Have you seen, Dr Alexis, the pickle you have placed your party in, or that the party has placed you in? It is only a bly that can get you a Jamaican citizenship under two weeks. And if you can have it done for you it is a terrible precedent that you are asking the Government and people of Jamaica to grant. We know that we operate a society of inequality where especially the political class tends to behave as if the rules do not apply to them. If you think it applies to you, then do the decent and honourable thing and withdraw. Do not sacrifice your integrity for a mess of pottage.

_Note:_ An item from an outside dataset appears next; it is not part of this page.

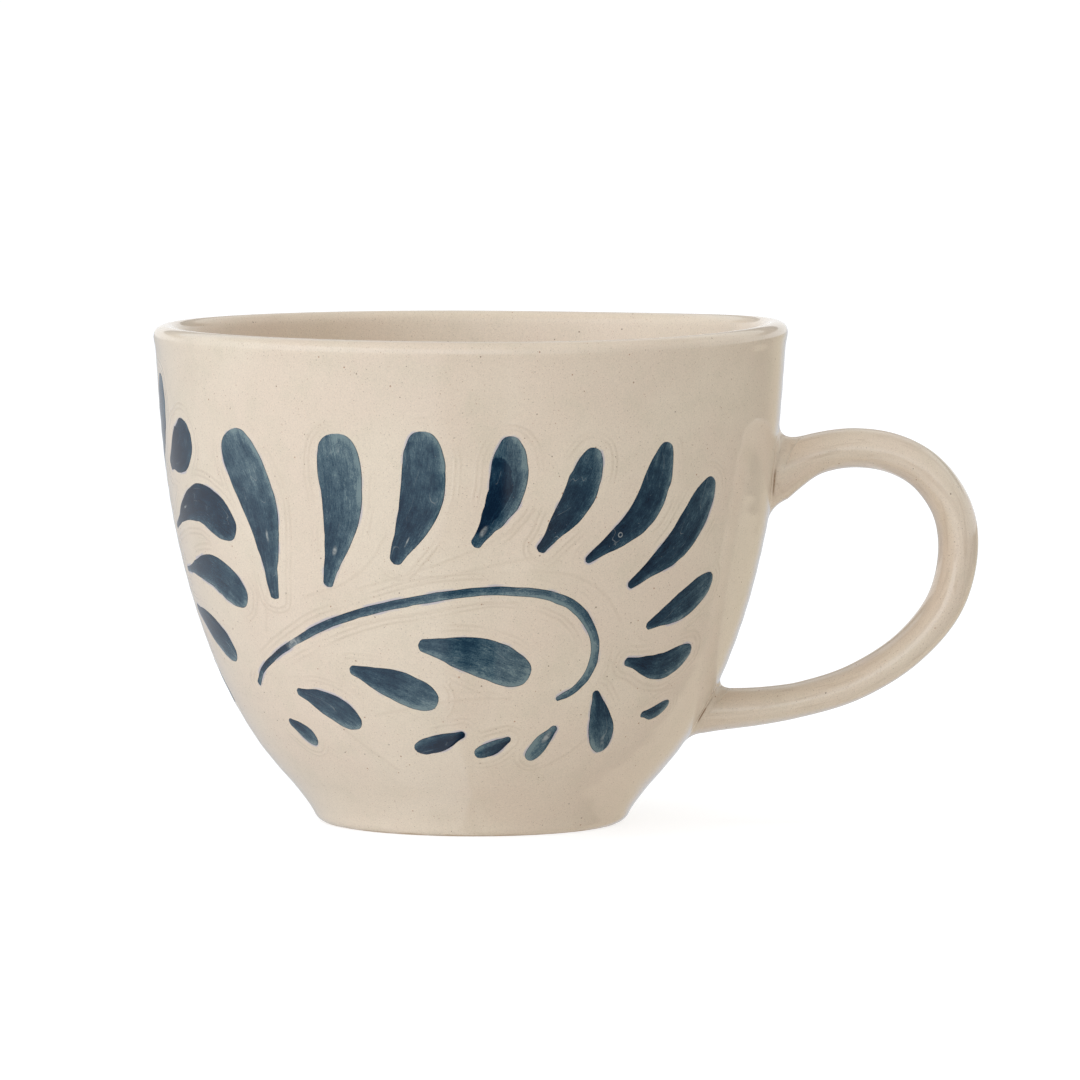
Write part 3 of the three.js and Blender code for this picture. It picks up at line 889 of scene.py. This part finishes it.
def root_places(turn, end, onward, furthest):
    """Where each line along the handle meets the wall, within some distance of one of its ends."""
    low, high = np.zeros_like(turn), np.full_like(turn, furthest)
    for _ in range(30):
        halfway = (low + high) / 2
        outside = off_wall(handle_point(turn, end + onward * halfway)) > 0
        low, high = np.where(outside, low, halfway), np.where(outside, halfway, high)
    return end + onward * (low + high) / 2


def make_handle(material):
    turn = np.linspace(0, 2 * np.pi, HANDLE_SIDES, endpoint=False)
    upper = root_places(turn, 0, 1, 30)
    lower = root_places(turn, HANDLE_LENGTH, -1, 40)
    share = np.linspace(0, 1, HANDLE_RINGS)[:, None]
    place = upper + (lower - upper) * share
    around = np.broadcast_to(turn, place.shape)
    points = handle_point(around, place)
    faces = [face[::-1] for face in grid_faces(HANDLE_RINGS, HANDLE_SIDES)]
    faces.append(list(range(HANDLE_SIDES)))
    faces.append(list(range(HANDLE_RINGS * HANDLE_SIDES - 1, (HANDLE_RINGS - 1) * HANDLE_SIDES - 1, -1)))
    pulled = np.stack([np.cos(around) * STREAK_HALF_THICK, np.sin(around) * HANDLE_HALF_WIDE, place], axis=-1)
    fields = {"pulled": pulled.reshape(-1, 3)}
    add_piece("pulled_handle", points.reshape(-1, 3), faces, material, "handle", fields)
    return turn, upper, lower


def make_joint(name, node, turn, roots, direction, reach_out, reach_in, material):
    """The slip round a handle root: a hollow fillet from the wall to the handle, closed inside both.

    It reaches furthest on the outer and inner sides of the handle's bend, and is pinched to
    a crease between them.
    """
    reach = (reach_out + reach_in) / 2 + (reach_out - reach_in) / 2 * np.cos(turn)
    pinch = np.abs(np.sin(turn)) ** 1.5
    on_the_wall = reach * (1 - 0.5 * pinch)
    on_the_handle = reach * (1.1 - 0.45 * pinch)
    meet = handle_point(turn, roots)
    angle, height = np.degrees(np.arctan2(meet[:, 0], -meet[:, 1])), meet[:, 2]
    per_degree = math.radians(float(wall_radius(height.mean())))
    flat = np.stack([angle * per_degree, height], axis=1)
    tangent = np.roll(flat, -1, axis=0) - np.roll(flat, 1, axis=0)
    normal = np.stack([tangent[:, 1], -tangent[:, 0]], axis=1)
    normal /= np.linalg.norm(normal, axis=1)[:, None]
    if ((flat - flat.mean(0)) * normal).sum() < 0:
        normal = -normal
    foot = flat + normal * on_the_wall[:, None]
    inner_foot = flat + normal * on_the_wall[:, None] * 0.9
    start = on_wall(foot[:, 0] / per_degree, foot[:, 1], -0.01)
    corner = on_wall(flat[:, 0] / per_degree, flat[:, 1], -0.25 * pinch)
    end = handle_point(turn, roots + direction * on_the_handle)
    rows, crease = [], []
    for t in np.linspace(0, 1, SLIP_ROWS):
        rows.append(start * (1 - t) ** 2 + corner * 2 * t * (1 - t) + end * t * t)
        crease.append(pinch * math.exp(-((t - 0.5) / 0.16) ** 2))
    inner = handle_point(turn, roots + direction * 0.2)
    middle = inner.mean(0)
    rows.append(end + (middle - end) * 0.06)
    rows.append(inner + (middle - inner) * 0.06)
    rows.append(on_wall(inner_foot[:, 0] / per_degree, inner_foot[:, 1], -0.3))
    crease += [np.zeros_like(turn)] * 3
    faces = grid_faces(len(rows), len(turn))
    last = (len(rows) - 1) * len(turn)
    for k in range(len(turn)):
        after = (k + 1) % len(turn)
        faces.append([last + k, last + after, after, k])
    if direction > 0:
        faces = [face[::-1] for face in faces]
    points = np.reshape(rows, (-1, 3))
    add_piece(name, points, faces, material, node, {"crease": np.ravel(crease)})


turn, upper, lower = make_handle(glaze("handle_glaze", pulled=True))
slip = glaze("luting_slip", jointed=True)
make_joint("upper_joint_slip", "upper_slip_joint", turn, upper, 1, 4, 2.8, slip)
make_joint("lower_joint_slip", "lower_slip_joint", turn, lower, -1, 2.6, 3, slip)


# ---- studio ----


# How bright the surroundings are above the horizon, by azimuth in degrees, from 0 at the
# camera to 90 at the handle's side.
ABOVE = ((-180, 0.8), (-120, 0.8), (-60, 2.0), (0, 1.5), (60, 0.25), (120, 1.05), (180, 0.8))
OVERHEAD = 0.36
# The same below the horizon, which shows only in the glaze: pale boards all round the left
# side, a dark gap at the camera, and a board on its right that fades out.
BELOW = (
    (-180, 0.9), (-174, 0.9), (-171, 0.58), (-139, 0.6), (-112, 0.72), (-95, 1.0), (-60, 0.8), (-15, 0.8),
    (-8, 0.06), (12.4, 0.05), (13.2, 0.6), (45, 0.2),
)
# The board beyond the handle, well below the horizon and close to it.
LOW_BOARD = ((126, 0.2), (131, 0.66), (155, 0.66), (163, 0.7), (180, 0.7))
LEVEL_BOARD = ((136, 0.2), (152, 0.6), (163, 0.7), (180, 0.7))
# The air is neutral on the handle's side and cool on the other. The boards are warm by the handle.
ABOVE_TINTS = (
    (-180, (0.92, 0.99, 1.07, 1)), (0, (0.92, 0.99, 1.07, 1)), (60, (0.96, 0.98, 0.96, 1)),
    (180, (0.96, 0.98, 0.96, 1)),
)
BELOW_TINTS = (
    (-180, (0.94, 0.98, 1.04, 1)), (0, (0.94, 0.98, 1.04, 1)), (30, (1.08, 0.96, 0.74, 1)),
    (155, (1.08, 0.96, 0.74, 1)), (166, (0.94, 0.98, 1.04, 1)),
)
GAP_FROM, GAP_TO = 13.0, 22.0      # the dim slot above the white backdrop, degrees of elevation


def add_object(name, data):
    made = bpy.data.objects.new(name, data)
    bpy.context.scene.collection.objects.link(made)
    return made


def make_table(name, level, glow):
    """A wide pale table top that glows softly."""
    half = 30.0
    corners = [(-half, -half, level), (half, -half, level), (half, half, level), (-half, half, level)]
    mesh = bpy.data.meshes.new(name)
    mesh.from_pydata(corners, [], [(0, 1, 2, 3)])
    s = Shader(name)
    paper = s.span(s.noise(s.places(), 0.02, 3), 0.3, 0.7, 0.38, 0.42)
    mesh.materials.append(s.set({
        "Base Color": s.grey(paper), "Roughness": 0.9,
        "Emission Color": (1, 1, 1, 1), "Emission Strength": glow,
    }))
    table = add_object(name, mesh)
    table.visible_glossy = False
    return table


def make_floor():
    """The table that the camera sees, and one just under it that lights the mug from below.

    The glaze mirrors neither: it mirrors the world's lower half, in their place.
    """
    seen = make_table("pale_floor", 0, 0.75)
    seen.visible_diffuse = seen.visible_shadow = False
    bounce = make_table("bounce_floor", -0.5 * MM, 0.376)
    bounce.visible_camera = False


def make_world():
    world = bpy.data.worlds.new("studio")
    bpy.context.scene.world = world
    world.use_nodes = True
    n = Nodes(world.node_tree)
    direction = n.add("ShaderNodeSeparateXYZ", {0: n.add("ShaderNodeTexCoord").outputs["Generated"]}).outputs
    azimuth = n.math("ARCTAN2", direction[0], n.math("MULTIPLY", direction[1], -1))
    turn = n.math("ADD", n.math("DIVIDE", azimuth, 2 * math.pi), 0.5)

    def around(levels, tints):
        grey = n.ramp(turn, [(angle / 360 + 0.5, (value, value, value, 1)) for angle, value in levels])
        tint = n.ramp(turn, [(angle / 360 + 0.5, colour) for angle, colour in tints])
        return n.mix(1.0, grey, tint, "MULTIPLY")

    level = direction[2]
    low, high = math.sin(math.radians(GAP_FROM)), math.sin(math.radians(GAP_TO))
    soft = 0.01
    behind = n.span(direction[1], 0.6, 0.75)
    above = n.mix(n.span(level, 0.5, 0.77), around(ABOVE, ABOVE_TINTS), (OVERHEAD, OVERHEAD, OVERHEAD, 1))
    backdrop = n.math("MULTIPLY", behind, n.span(level, low + soft, low - soft))
    above = n.mix(backdrop, above, (1, 1, 1, 1))
    slot = n.math("MULTIPLY", n.span(level, low - soft, low + soft), n.span(level, high + soft, high - soft))
    above = n.mix(n.math("MULTIPLY", slot, behind), above, (0.3, 0.3, 0.3, 1))
    low_board, level_board = around(BELOW + LOW_BOARD, BELOW_TINTS), around(BELOW + LEVEL_BOARD, BELOW_TINTS)
    below = n.mix(n.span(level, -0.18, -0.155), low_board, level_board)
    sky = n.mix(n.span(level, -0.02, 0.0), below, above)
    n.feed(world.node_tree.nodes["Background"].inputs["Color"], sky)


def add_light(name, place, size, power):
    """A round soft box aimed at the mug. The glaze doesn't mirror it."""
    data = bpy.data.lights.new(name, "AREA")
    data.shape, data.size, data.energy = "DISK", size, power
    light = add_object(name, data)
    light.location = place
    light.rotation_euler = (Vector((0, 0, 0.05)) - light.location).to_track_quat("-Z", "Y").to_euler()
    light.visible_camera = light.visible_glossy = False


make_floor()
make_world()
add_light("key", (-1.6, -1.3, 2.1), 1.4, 7.4)
add_light("top", (0.3, 0.2, 2.6), 1.6, 14.2)


def make_camera():
    data = bpy.data.cameras.new("camera")
    data.lens, data.sensor_width = CAMERA_LENS, 36
    data.clip_start, data.clip_end = 0.1, 200
    camera = add_object("camera", data)
    aim = (Vector(CAMERA_AIM) - Vector(CAMERA_PLACE)).to_track_quat("-Z", "Y")
    roll = Matrix.Rotation(CAMERA_ROLL, 4, "Z")
    camera.matrix_world = Matrix.Translation(CAMERA_PLACE) @ aim.to_matrix().to_4x4() @ roll
    bpy.context.scene.camera = camera


make_camera()
bpy.context.scene.view_settings.view_transform = "Standard"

There are other concerns that are raised. Did the PNP know that Dr Alexis had this peculiar challenge? If the party did, then it is incredible arrogance on the part of its officers to believe that they could get this one past the Jamaican people without anyone noticing. The Jamaica Labour Party (JLP) would have had to be sleeping at the wheel to let this happen, given the cost that some of its members had to pay in similar circumstance. To have known this and to proceed on the basis that Dr Alexis would be ‘let through’ based on his Canadian, and hence Commonwealth bona fides is not only short-sighted, but is to take the people for fools. Furthermore, it is to visit an unnecessary paroxysm on the people in a matter that they thought was well behind them. Here expediency has trumped principle — not for the first time, may I remind.

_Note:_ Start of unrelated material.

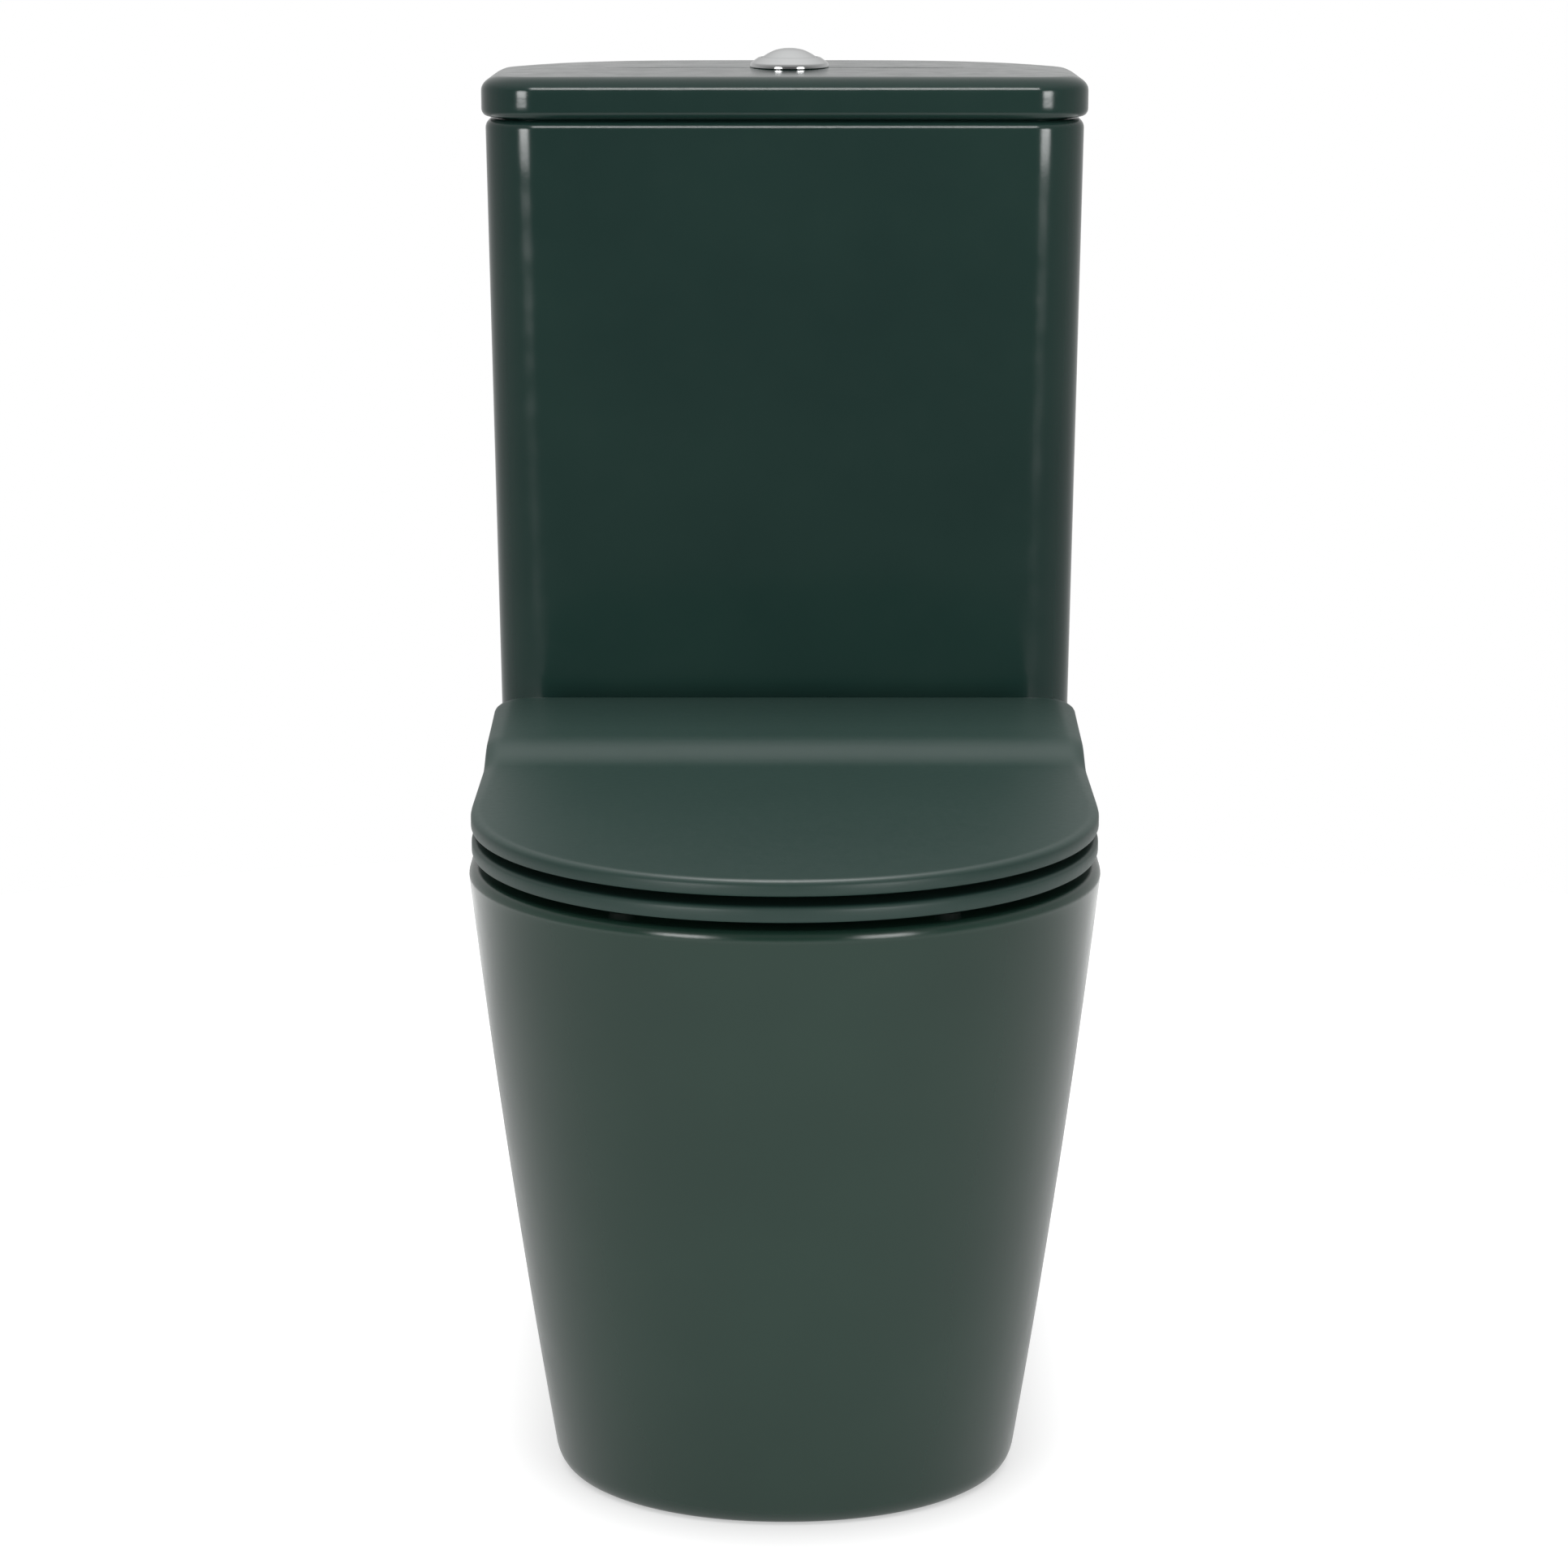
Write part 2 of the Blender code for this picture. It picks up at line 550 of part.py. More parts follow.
# ---------------------------------------------------------------- flush valve
def make_flush_valve():
    axis = (0.0, FLUSH_Y)
    turned("flush_valve_washer", ring_profile(0.0305, 0.0425, 0.4233, 0.4263), axis, RUBBER, 16)
    turned("flush_valve_base", [(0.0280, 0.4360), (0.0280, 0.4320), (0.0440, 0.4320), (0.0440, 0.4266),
                                (0.0295, 0.4266), (0.0295, 0.3860), (0.0235, 0.3860), (0.0235, 0.4360)],
           axis, WHITE, 20)
    turned("flush_valve_backnut", [(0.0400, 0.4110), (0.0430, 0.4080), (0.0430, 0.4035), (0.0304, 0.4035),
                                   (0.0304, 0.4110)], axis, WHITE, 16)

    cage = turned("flush_valve_cage", [(0.0400, 0.6000), (0.0400, 0.4325), (0.0375, 0.4325),
                                       (0.0375, 0.5970), (0.0155, 0.5970), (0.0155, 0.6000)],
                  axis, WHITE, 20)
    for name, low, high in (("window_x", (-0.05, FLUSH_Y - 0.018, 0.437), (0.05, FLUSH_Y + 0.018, 0.472)),
                            ("window_y", (-0.018, FLUSH_Y - 0.05, 0.437), (0.018, FLUSH_Y + 0.05, 0.472))):
        cut(cage, add(name, box_mesh(name, low, high)))
    for side, label in ((-1, "front"), (1, "rear")):
        near, far = sorted((FLUSH_Y + side * 0.0158, FLUSH_Y + side * 0.0190))
        post = box_mesh("rocker_post", (ROCKER_X - 0.003, near, 0.598), (ROCKER_X + 0.003, far, 0.672))
        stub = cylinder_mesh("rocker_stub", (ROCKER_X, FLUSH_Y + side * 0.0105, ROCKER_Z),
                             (ROCKER_X, FLUSH_Y + side * 0.0170, ROCKER_Z), 0.0013, 10)
        join(cage, add("rocker_post_" + label, post), add("rocker_stub_" + label, stub))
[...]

If the party did not know any of this and proceeded with the nomination it would be an indication of incredible ineptitude on its part. Any cursory vetting of a candidate would have had such concerns at the top of its agenda knowing that it is that same party that brought such issues to light in an earlier dispensation. There is no excuse for it not knowing, and I am not aware of any being given. It appears obvious that the PNP, under Dr Peter Phillips, was quite content to shuffle through Dr Alexis on the basis of Commonwealth parliamentary privilege guaranteed by the Jamaican Constitution.
In conclusion, here are the facts. It is only a special arrangement by the authorities that can get Dr Alexis Jamaican citizenship in under two weeks. If he does not get it and he wins the seat, he will sit in Parliament solely on the basis of an archaic provision in the Jamaican Constitution that Commonwealth citizens can be elected to Parliament if he has lived in the country for one year. This is an incredibly thin fig leaf to hide behind in representing a section of the Jamaican people in Parliament. If he wins he may do well as a Member of Parliament, but there will be a long shadow cast over his tenure. Unless it really does not bother him too much, but this is a slender limb to be clinging to if one wishes to serve the people with sagacity and give them hope.
Again, from what I have seen of the doctor, he is a good man. A clean hand, clean shirt, and a pure heart should dictate that he not subject himself to this kind of political expediency. There are other opportunities to come. My advice to him is to resist any bly that is being encouraged, especially by those who should know better but whose consciences have become too calloused by years of political timber chopping to think or do otherwise. Hold on to your integrity, Dr Alexis, and withdraw. Many will argue that it might be too late to do that, but it is never too late to stand up for principles you consider inviolate.